__Aim__. Which lines below fall between the one containing "make_base()" and the one containing "obj.matrix_parent_inverse = Matrix.Identity(4)"? Repeat them exactly, counting both of those lines, and add nothing else.

+ + + + + + +

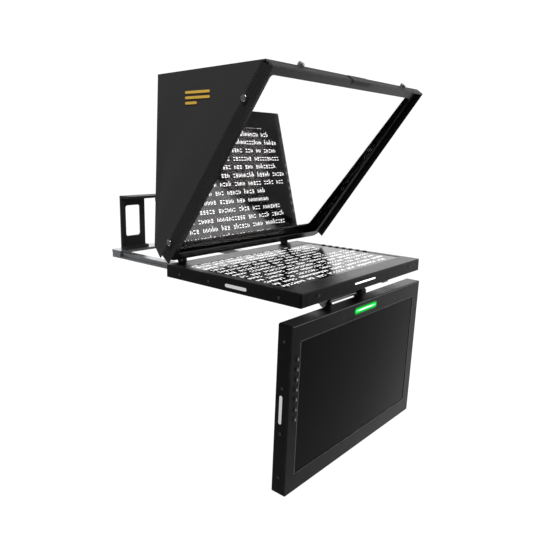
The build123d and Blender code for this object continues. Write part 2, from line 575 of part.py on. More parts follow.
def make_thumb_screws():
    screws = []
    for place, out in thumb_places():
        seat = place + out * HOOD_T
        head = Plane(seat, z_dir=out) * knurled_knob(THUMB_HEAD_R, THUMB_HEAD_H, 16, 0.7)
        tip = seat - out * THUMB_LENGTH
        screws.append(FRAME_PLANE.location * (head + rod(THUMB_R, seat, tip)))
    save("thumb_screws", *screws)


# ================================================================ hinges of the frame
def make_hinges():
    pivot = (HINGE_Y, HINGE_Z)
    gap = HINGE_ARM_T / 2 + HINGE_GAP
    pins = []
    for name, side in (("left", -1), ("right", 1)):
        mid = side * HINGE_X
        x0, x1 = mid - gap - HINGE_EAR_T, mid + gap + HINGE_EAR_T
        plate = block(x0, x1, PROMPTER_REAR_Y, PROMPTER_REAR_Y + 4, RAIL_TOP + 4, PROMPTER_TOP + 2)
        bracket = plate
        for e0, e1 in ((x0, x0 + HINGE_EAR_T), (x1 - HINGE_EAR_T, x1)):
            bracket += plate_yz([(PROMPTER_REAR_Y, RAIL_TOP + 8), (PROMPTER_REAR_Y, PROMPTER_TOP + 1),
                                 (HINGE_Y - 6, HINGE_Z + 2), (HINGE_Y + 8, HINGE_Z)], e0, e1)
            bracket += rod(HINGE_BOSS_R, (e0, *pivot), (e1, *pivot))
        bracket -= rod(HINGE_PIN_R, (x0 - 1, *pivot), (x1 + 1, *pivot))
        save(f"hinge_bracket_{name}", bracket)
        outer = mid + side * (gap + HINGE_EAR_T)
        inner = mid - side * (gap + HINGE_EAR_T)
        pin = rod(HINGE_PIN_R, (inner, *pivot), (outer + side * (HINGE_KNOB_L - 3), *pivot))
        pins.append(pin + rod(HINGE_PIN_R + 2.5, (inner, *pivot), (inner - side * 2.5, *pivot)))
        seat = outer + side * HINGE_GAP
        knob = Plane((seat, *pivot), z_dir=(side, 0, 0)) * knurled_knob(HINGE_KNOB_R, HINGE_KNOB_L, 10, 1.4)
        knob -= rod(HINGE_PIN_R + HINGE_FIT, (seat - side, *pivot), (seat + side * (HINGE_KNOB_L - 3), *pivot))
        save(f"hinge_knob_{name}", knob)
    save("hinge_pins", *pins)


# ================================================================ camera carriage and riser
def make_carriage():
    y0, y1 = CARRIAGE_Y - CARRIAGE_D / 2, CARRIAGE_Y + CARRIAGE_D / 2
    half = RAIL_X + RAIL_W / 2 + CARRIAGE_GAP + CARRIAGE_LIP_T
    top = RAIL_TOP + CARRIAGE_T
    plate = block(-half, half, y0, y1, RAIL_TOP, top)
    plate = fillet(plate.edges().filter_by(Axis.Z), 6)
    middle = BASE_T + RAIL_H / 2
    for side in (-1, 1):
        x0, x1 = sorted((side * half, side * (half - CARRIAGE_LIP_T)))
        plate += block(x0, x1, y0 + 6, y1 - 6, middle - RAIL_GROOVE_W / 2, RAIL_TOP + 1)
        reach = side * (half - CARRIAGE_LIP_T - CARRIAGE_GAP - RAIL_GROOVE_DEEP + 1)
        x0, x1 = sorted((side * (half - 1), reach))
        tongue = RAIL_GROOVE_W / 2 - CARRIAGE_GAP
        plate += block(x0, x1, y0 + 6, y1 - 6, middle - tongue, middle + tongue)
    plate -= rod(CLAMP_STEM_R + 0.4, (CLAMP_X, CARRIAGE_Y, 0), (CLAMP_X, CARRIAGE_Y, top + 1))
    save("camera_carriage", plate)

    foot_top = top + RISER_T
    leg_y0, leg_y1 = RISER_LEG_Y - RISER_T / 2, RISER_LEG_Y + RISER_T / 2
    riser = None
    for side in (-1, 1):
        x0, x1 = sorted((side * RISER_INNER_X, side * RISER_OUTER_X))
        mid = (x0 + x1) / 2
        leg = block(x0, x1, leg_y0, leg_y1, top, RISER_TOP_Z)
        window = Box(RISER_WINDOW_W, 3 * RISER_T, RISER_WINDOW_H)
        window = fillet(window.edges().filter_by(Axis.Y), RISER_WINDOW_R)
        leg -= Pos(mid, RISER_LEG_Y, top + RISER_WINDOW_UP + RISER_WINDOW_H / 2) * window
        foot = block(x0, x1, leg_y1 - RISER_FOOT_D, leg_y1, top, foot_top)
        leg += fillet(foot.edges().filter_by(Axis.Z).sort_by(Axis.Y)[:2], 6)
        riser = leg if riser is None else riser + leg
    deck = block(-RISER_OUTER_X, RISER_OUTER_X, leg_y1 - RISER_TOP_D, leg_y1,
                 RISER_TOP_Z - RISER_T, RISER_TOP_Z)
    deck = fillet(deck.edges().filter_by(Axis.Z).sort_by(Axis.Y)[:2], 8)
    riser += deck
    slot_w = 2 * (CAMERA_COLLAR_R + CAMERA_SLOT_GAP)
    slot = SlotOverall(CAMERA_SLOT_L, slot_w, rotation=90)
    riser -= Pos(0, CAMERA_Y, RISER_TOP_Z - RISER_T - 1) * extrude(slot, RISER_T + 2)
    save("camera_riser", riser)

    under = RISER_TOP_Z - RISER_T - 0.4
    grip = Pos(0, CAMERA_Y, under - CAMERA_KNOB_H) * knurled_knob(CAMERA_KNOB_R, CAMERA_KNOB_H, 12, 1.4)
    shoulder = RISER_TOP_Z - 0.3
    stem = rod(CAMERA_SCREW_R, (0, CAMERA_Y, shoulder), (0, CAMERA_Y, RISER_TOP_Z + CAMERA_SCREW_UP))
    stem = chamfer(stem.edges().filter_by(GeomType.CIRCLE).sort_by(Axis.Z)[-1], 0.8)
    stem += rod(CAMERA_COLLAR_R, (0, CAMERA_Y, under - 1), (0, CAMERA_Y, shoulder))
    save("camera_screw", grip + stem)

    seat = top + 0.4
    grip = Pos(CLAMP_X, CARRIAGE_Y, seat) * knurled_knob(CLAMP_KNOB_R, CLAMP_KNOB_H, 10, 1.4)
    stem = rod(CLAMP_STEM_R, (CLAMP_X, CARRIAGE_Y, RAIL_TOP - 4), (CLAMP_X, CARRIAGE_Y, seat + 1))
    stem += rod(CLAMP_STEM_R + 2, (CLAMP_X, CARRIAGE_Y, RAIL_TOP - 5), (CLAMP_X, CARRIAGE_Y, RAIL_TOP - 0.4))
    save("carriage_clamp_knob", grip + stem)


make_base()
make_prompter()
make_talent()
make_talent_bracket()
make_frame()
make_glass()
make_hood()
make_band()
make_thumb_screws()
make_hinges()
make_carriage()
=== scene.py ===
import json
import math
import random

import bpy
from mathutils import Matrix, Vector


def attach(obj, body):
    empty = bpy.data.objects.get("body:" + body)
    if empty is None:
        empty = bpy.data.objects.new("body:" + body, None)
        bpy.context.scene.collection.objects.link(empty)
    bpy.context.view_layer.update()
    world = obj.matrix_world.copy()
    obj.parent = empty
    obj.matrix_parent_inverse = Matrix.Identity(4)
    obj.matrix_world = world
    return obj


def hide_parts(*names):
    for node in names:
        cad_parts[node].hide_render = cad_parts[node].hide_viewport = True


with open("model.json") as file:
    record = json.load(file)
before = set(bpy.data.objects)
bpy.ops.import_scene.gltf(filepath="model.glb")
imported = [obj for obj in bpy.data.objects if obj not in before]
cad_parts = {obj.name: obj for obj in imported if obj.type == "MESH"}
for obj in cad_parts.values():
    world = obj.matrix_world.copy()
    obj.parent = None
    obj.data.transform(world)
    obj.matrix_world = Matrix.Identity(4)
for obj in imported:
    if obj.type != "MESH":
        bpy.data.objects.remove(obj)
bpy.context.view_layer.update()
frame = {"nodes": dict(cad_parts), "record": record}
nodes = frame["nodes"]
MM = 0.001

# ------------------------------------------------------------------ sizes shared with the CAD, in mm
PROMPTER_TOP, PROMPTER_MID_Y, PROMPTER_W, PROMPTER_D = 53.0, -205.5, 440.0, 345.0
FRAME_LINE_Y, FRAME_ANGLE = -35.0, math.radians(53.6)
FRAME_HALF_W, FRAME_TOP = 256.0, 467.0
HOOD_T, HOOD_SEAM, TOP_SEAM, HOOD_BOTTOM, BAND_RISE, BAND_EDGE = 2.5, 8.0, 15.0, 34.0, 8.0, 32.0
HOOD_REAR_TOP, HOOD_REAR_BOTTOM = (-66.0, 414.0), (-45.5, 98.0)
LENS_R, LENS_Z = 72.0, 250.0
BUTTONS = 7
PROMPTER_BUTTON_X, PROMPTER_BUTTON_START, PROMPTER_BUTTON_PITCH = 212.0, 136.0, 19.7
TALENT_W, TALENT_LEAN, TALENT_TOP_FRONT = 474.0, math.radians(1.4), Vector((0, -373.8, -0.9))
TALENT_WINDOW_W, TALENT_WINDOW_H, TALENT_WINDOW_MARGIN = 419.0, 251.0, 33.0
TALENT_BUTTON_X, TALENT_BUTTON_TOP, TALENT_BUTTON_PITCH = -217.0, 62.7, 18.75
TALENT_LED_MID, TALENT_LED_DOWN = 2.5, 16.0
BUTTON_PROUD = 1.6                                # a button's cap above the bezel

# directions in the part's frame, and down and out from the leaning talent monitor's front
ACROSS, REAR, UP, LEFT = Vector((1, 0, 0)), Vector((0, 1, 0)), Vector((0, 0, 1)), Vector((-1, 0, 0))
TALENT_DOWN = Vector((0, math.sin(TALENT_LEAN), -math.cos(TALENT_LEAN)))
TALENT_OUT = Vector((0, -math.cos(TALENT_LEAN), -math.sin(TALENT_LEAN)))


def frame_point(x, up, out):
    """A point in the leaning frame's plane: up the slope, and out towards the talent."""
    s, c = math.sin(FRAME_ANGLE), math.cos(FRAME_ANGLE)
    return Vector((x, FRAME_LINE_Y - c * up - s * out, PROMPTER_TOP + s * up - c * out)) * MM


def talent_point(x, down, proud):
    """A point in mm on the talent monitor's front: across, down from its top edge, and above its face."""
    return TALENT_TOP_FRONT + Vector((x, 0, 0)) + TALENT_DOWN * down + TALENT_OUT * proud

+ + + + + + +

__Output of the task__.
make_base()
make_prompter()
make_talent()
make_talent_bracket()
make_frame()
make_glass()
make_hood()
make_band()
make_thumb_screws()
make_hinges()
make_carriage()
=== scene.py ===
import json
import math
import random

import bpy
from mathutils import Matrix, Vector


def attach(obj, body):
    empty = bpy.data.objects.get("body:" + body)
    if empty is None:
        empty = bpy.data.objects.new("body:" + body, None)
        bpy.context.scene.collection.objects.link(empty)
    bpy.context.view_layer.update()
    world = obj.matrix_world.copy()
    obj.parent = empty
    obj.matrix_parent_inverse = Matrix.Identity(4)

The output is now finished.